==== Dataset entries

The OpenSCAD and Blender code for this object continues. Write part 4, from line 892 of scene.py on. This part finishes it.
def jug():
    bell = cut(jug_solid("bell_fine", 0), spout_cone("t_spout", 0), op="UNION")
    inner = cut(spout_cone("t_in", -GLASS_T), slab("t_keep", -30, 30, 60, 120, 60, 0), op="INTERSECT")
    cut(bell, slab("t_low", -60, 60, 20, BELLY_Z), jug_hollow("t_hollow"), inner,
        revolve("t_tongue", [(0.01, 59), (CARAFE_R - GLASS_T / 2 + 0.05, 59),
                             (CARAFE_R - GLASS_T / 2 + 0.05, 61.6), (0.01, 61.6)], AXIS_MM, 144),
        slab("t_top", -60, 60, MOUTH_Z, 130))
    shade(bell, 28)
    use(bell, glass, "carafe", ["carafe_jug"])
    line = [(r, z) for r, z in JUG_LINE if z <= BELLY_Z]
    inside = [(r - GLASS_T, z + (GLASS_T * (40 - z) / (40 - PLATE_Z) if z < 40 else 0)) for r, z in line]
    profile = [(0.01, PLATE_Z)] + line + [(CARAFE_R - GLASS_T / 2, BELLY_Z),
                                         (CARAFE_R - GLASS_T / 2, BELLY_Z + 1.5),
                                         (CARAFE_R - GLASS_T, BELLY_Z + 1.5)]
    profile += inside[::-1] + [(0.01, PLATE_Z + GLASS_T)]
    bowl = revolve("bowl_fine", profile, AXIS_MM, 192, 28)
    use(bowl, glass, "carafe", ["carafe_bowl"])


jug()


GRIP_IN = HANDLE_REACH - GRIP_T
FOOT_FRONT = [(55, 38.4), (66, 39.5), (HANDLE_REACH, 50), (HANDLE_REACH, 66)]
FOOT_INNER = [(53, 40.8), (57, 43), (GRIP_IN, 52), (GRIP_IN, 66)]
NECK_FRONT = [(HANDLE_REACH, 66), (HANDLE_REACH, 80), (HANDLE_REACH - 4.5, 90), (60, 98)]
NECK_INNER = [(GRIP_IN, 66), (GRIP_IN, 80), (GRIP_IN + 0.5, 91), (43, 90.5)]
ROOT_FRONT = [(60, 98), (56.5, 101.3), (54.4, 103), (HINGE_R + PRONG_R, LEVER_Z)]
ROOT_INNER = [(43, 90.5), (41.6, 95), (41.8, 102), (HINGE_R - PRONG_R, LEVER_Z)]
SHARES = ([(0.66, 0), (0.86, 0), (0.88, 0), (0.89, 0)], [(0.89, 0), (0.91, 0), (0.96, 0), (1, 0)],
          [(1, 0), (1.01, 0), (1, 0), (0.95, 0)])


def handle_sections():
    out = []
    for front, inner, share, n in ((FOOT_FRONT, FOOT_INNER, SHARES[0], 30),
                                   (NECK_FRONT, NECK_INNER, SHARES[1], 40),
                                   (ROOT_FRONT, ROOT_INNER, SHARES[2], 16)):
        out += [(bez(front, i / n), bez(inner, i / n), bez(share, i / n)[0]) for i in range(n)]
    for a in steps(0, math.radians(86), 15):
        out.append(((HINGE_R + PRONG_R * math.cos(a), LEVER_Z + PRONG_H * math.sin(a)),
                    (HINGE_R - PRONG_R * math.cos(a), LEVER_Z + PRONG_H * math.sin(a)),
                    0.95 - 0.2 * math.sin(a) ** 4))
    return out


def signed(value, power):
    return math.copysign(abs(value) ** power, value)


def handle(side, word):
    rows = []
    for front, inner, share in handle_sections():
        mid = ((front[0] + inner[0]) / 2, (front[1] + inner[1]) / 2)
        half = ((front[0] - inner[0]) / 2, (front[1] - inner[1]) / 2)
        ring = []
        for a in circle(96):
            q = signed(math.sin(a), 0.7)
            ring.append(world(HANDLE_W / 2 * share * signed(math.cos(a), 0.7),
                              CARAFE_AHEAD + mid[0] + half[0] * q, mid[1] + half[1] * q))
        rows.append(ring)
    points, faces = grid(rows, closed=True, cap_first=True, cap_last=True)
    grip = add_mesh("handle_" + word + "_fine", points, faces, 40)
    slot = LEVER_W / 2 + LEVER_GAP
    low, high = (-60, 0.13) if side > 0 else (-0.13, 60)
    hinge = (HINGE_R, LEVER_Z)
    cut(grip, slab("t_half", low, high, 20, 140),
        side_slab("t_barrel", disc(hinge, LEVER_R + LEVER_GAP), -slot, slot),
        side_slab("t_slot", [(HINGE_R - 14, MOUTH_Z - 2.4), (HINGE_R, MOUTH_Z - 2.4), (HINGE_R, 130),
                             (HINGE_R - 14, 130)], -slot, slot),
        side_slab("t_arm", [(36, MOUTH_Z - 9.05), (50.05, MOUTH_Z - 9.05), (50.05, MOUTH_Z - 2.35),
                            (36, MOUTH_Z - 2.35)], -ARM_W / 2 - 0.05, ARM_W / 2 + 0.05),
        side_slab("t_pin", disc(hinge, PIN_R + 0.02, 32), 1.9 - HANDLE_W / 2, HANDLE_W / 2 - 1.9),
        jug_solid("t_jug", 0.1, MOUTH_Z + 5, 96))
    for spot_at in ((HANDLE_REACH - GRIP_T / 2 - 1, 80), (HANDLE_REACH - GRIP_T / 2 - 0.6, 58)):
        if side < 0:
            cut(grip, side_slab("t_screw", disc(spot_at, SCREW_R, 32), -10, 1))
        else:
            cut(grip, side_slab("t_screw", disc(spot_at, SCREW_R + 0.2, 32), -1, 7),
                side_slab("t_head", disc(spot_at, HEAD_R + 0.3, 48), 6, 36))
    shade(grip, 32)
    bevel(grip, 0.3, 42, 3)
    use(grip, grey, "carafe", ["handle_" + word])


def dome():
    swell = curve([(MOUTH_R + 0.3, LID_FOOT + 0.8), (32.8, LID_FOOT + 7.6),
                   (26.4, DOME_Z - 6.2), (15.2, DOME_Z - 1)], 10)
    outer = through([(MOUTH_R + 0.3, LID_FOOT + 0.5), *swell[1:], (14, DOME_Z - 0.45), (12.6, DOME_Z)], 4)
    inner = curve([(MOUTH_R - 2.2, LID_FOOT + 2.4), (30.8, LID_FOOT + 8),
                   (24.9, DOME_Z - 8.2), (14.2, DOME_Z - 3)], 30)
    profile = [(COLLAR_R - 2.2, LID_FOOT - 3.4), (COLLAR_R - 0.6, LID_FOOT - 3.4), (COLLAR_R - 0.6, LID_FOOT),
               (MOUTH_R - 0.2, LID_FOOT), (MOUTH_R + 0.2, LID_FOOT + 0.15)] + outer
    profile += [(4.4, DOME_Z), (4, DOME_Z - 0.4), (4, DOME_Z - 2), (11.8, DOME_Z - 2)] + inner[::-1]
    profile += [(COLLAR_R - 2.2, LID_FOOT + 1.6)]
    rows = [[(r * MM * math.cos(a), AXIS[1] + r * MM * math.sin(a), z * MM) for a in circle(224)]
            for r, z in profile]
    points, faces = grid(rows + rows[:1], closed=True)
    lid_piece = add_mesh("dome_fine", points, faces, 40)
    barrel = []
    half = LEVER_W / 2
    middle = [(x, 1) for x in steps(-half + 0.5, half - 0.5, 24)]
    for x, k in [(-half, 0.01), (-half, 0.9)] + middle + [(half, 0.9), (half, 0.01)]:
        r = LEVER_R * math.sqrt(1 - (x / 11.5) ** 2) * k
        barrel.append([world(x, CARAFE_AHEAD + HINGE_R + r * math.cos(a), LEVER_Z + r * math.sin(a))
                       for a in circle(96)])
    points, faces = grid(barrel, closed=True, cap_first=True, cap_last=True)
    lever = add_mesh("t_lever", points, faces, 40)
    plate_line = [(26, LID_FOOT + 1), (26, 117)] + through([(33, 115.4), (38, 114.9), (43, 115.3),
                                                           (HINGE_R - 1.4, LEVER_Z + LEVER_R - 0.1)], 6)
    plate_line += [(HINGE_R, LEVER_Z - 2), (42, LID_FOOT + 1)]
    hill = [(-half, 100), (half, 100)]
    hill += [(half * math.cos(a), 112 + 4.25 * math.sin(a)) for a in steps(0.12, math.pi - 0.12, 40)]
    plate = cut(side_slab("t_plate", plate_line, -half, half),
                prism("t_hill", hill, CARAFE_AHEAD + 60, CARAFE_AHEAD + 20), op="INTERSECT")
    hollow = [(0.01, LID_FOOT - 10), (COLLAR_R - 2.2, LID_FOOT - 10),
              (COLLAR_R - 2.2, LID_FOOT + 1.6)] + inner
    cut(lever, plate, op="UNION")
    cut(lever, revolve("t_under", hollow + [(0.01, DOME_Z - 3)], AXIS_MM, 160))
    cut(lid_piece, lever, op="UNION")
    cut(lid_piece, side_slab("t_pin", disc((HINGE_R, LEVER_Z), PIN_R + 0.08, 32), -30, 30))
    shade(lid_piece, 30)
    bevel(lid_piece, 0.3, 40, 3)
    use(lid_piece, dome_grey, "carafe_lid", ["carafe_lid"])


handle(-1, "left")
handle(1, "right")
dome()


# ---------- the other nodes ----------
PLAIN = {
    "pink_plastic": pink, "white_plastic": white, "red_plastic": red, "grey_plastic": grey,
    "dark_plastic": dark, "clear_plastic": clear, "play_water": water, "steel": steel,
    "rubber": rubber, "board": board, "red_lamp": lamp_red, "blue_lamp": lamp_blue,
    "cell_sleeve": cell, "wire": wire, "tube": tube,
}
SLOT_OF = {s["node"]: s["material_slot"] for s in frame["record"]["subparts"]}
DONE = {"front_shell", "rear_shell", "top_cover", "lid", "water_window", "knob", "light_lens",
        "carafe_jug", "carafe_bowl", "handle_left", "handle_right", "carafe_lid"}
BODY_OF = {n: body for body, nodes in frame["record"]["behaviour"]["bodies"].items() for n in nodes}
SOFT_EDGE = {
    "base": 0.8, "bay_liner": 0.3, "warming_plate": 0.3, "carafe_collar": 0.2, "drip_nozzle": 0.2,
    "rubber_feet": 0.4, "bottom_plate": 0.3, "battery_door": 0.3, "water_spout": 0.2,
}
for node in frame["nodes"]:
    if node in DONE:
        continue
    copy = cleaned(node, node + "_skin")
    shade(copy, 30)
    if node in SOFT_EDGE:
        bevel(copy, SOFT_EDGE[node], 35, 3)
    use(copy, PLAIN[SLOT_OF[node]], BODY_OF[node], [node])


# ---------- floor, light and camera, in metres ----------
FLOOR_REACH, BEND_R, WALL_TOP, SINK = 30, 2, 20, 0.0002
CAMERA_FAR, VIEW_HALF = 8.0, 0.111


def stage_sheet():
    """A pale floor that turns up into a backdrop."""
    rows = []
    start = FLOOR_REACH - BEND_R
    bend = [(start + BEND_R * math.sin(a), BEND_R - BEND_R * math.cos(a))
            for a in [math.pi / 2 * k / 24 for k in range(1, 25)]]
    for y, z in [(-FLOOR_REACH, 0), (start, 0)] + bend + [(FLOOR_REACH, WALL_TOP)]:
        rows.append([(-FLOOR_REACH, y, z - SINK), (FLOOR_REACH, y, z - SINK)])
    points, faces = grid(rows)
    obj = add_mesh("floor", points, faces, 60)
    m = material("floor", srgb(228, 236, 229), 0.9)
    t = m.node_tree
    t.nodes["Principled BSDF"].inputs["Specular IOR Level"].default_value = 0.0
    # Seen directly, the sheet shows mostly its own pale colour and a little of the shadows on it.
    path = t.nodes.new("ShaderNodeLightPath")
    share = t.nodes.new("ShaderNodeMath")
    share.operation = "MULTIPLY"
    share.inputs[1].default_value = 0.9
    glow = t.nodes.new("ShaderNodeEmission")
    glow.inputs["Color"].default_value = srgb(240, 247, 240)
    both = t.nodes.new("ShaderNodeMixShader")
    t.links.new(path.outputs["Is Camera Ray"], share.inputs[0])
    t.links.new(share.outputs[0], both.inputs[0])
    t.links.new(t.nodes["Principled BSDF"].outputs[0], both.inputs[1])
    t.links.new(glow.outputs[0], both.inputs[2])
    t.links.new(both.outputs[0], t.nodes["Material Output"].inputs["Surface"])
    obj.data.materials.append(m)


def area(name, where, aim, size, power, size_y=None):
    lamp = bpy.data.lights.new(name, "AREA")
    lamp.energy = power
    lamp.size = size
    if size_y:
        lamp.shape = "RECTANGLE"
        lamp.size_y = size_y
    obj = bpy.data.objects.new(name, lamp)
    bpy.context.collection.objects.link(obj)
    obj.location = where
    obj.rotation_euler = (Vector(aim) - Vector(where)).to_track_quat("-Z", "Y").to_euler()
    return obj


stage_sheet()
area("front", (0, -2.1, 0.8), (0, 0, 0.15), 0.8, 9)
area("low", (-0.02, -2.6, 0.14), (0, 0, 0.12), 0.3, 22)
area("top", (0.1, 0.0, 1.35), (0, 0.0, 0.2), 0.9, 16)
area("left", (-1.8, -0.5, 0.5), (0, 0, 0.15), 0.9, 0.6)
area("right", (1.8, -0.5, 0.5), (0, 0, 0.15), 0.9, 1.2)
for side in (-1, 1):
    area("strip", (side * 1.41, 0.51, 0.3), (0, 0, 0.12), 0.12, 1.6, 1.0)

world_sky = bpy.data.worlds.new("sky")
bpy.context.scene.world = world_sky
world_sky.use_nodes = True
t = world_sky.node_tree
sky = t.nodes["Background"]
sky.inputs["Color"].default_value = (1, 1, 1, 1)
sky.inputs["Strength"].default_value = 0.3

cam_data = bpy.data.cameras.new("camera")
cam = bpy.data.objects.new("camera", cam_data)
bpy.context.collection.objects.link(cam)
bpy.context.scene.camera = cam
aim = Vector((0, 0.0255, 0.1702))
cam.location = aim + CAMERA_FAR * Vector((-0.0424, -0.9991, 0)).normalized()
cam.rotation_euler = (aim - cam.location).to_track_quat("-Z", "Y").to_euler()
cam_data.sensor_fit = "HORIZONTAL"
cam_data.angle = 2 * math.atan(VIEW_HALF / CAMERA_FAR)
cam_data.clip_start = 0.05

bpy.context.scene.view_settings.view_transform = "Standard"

========
==== Dataset entries

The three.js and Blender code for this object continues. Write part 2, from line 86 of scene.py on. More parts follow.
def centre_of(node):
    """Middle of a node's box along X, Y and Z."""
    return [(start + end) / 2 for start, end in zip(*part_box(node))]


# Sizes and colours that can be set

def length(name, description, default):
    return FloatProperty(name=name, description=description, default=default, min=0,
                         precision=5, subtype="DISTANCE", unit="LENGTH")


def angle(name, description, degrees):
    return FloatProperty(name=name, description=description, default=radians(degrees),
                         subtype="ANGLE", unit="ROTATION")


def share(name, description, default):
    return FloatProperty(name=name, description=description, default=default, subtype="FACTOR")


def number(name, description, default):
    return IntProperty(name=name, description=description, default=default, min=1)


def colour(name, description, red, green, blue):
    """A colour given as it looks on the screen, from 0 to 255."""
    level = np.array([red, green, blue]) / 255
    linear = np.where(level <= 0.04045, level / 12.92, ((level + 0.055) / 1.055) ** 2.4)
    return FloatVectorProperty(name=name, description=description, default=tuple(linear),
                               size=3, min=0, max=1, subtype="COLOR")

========

§ Task goal: Exactly those lines that run from the line with "The OpenSCAD and" through the line with "[(1, 0), (1.01, 0), (1, 0), (0.95, 0)])" are to be reproduced; both end lines belong to the range.

§ Solved problem:
The OpenSCAD and Blender code for this object continues. Write part 4, from line 892 of scene.py on. This part finishes it.
def jug():
    bell = cut(jug_solid("bell_fine", 0), spout_cone("t_spout", 0), op="UNION")
    inner = cut(spout_cone("t_in", -GLASS_T), slab("t_keep", -30, 30, 60, 120, 60, 0), op="INTERSECT")
    cut(bell, slab("t_low", -60, 60, 20, BELLY_Z), jug_hollow("t_hollow"), inner,
        revolve("t_tongue", [(0.01, 59), (CARAFE_R - GLASS_T / 2 + 0.05, 59),
                             (CARAFE_R - GLASS_T / 2 + 0.05, 61.6), (0.01, 61.6)], AXIS_MM, 144),
        slab("t_top", -60, 60, MOUTH_Z, 130))
    shade(bell, 28)
    use(bell, glass, "carafe", ["carafe_jug"])
    line = [(r, z) for r, z in JUG_LINE if z <= BELLY_Z]
    inside = [(r - GLASS_T, z + (GLASS_T * (40 - z) / (40 - PLATE_Z) if z < 40 else 0)) for r, z in line]
    profile = [(0.01, PLATE_Z)] + line + [(CARAFE_R - GLASS_T / 2, BELLY_Z),
                                         (CARAFE_R - GLASS_T / 2, BELLY_Z + 1.5),
                                         (CARAFE_R - GLASS_T, BELLY_Z + 1.5)]
    profile += inside[::-1] + [(0.01, PLATE_Z + GLASS_T)]
    bowl = revolve("bowl_fine", profile, AXIS_MM, 192, 28)
    use(bowl, glass, "carafe", ["carafe_bowl"])


jug()


GRIP_IN = HANDLE_REACH - GRIP_T
FOOT_FRONT = [(55, 38.4), (66, 39.5), (HANDLE_REACH, 50), (HANDLE_REACH, 66)]
FOOT_INNER = [(53, 40.8), (57, 43), (GRIP_IN, 52), (GRIP_IN, 66)]
NECK_FRONT = [(HANDLE_REACH, 66), (HANDLE_REACH, 80), (HANDLE_REACH - 4.5, 90), (60, 98)]
NECK_INNER = [(GRIP_IN, 66), (GRIP_IN, 80), (GRIP_IN + 0.5, 91), (43, 90.5)]
ROOT_FRONT = [(60, 98), (56.5, 101.3), (54.4, 103), (HINGE_R + PRONG_R, LEVER_Z)]
ROOT_INNER = [(43, 90.5), (41.6, 95), (41.8, 102), (HINGE_R - PRONG_R, LEVER_Z)]
SHARES = ([(0.66, 0), (0.86, 0), (0.88, 0), (0.89, 0)], [(0.89, 0), (0.91, 0), (0.96, 0), (1, 0)],
          [(1, 0), (1.01, 0), (1, 0), (0.95, 0)])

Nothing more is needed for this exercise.